CHALLENGE | Every line of the records below should be restated exactly.

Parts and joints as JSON
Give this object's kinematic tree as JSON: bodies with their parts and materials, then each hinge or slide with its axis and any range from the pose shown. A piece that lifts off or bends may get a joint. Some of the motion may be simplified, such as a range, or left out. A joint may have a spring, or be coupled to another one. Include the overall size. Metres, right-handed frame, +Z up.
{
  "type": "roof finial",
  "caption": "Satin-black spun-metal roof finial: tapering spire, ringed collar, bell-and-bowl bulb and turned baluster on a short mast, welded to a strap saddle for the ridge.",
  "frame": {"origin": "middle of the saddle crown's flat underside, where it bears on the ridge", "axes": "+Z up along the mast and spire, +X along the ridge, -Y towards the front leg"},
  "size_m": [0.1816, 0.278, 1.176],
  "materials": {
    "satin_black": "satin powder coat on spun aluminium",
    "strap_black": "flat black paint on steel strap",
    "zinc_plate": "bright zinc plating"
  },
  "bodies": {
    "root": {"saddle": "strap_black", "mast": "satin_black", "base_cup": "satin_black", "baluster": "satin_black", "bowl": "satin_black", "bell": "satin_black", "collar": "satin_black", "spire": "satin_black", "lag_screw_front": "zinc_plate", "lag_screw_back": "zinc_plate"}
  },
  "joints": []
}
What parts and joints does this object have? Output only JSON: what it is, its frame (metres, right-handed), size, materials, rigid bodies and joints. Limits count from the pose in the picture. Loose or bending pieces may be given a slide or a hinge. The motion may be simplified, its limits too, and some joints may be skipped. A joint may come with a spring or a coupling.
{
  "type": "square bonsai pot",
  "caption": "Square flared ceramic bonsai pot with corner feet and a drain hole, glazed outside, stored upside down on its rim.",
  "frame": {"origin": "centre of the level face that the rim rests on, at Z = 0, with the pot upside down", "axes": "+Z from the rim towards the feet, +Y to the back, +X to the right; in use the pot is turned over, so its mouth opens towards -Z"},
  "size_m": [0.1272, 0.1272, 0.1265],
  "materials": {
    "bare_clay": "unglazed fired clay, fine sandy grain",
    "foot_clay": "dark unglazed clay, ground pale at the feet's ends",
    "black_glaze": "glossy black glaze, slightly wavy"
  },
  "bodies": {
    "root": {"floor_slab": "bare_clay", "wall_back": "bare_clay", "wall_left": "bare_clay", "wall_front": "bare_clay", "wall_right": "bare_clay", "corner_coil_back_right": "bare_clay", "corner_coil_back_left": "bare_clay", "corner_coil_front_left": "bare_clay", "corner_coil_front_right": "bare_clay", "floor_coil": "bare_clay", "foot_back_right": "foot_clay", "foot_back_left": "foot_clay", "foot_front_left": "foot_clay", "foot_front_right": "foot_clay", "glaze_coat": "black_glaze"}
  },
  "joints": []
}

OUTPUT FOR THIS EXERCISE |
Give this object's kinematic tree as JSON: bodies with their parts and materials, then each hinge or slide with its axis and any range from the pose shown. A piece that lifts off or bends may get a joint. Some of the motion may be simplified, such as a range, or left out. A joint may have a spring, or be coupled to another one. Include the overall size. Metres, right-handed frame, +Z up.
{
  "type": "roof finial",
  "caption": "Satin-black spun-metal roof finial: tapering spire, ringed collar, bell-and-bowl bulb and turned baluster on a short mast, welded to a strap saddle for the ridge.",
  "frame": {"origin": "middle of the saddle crown's flat underside, where it bears on the ridge", "axes": "+Z up along the mast and spire, +X along the ridge, -Y towards the front leg"},
  "size_m": [0.1816, 0.278, 1.176],
  "materials": {
    "satin_black": "satin powder coat on spun aluminium",
    "strap_black": "flat black paint on steel strap",
    "zinc_plate": "bright zinc plating"
  },
  "bodies": {
    "root": {"saddle": "strap_black", "mast": "satin_black", "base_cup": "satin_black", "baluster": "satin_black", "bowl": "satin_black", "bell": "satin_black", "collar": "satin_black", "spire": "satin_black", "lag_screw_front": "zinc_plate", "lag_screw_back": "zinc_plate"}
  },
  "joints": []
}
What parts and joints does this object have? Output only JSON: what it is, its frame (metres, right-handed), size, materials, rigid bodies and joints. Limits count from the pose in the picture. Loose or bending pieces may be given a slide or a hinge. The motion may be simplified, its limits too, and some joints may be skipped. A joint may come with a spring or a coupling.
{
  "type": "square bonsai pot",
  "caption": "Square flared ceramic bonsai pot with corner feet and a drain hole, glazed outside, stored upside down on its rim.",
  "frame": {"origin": "centre of the level face that the rim rests on, at Z = 0, with the pot upside down", "axes": "+Z from the rim towards the feet, +Y to the back, +X to the right; in use the pot is turned over, so its mouth opens towards -Z"},
  "size_m": [0.1272, 0.1272, 0.1265],
  "materials": {
    "bare_clay": "unglazed fired clay, fine sandy grain",
    "foot_clay": "dark unglazed clay, ground pale at the feet's ends",
    "black_glaze": "glossy black glaze, slightly wavy"
  },
  "bodies": {
    "root": {"floor_slab": "bare_clay", "wall_back": "bare_clay", "wall_left": "bare_clay", "wall_front": "bare_clay", "wall_right": "bare_clay", "corner_coil_back_right": "bare_clay", "corner_coil_back_left": "bare_clay", "corner_coil_front_left": "bare_clay", "corner_coil_front_right": "bare_clay", "floor_coil": "bare_clay", "foot_back_right": "foot_clay", "foot_back_left": "foot_clay", "foot_front_left": "foot_clay", "foot_front_right": "foot_clay", "glaze_coat": "black_glaze"}
  },
  "joints": []
}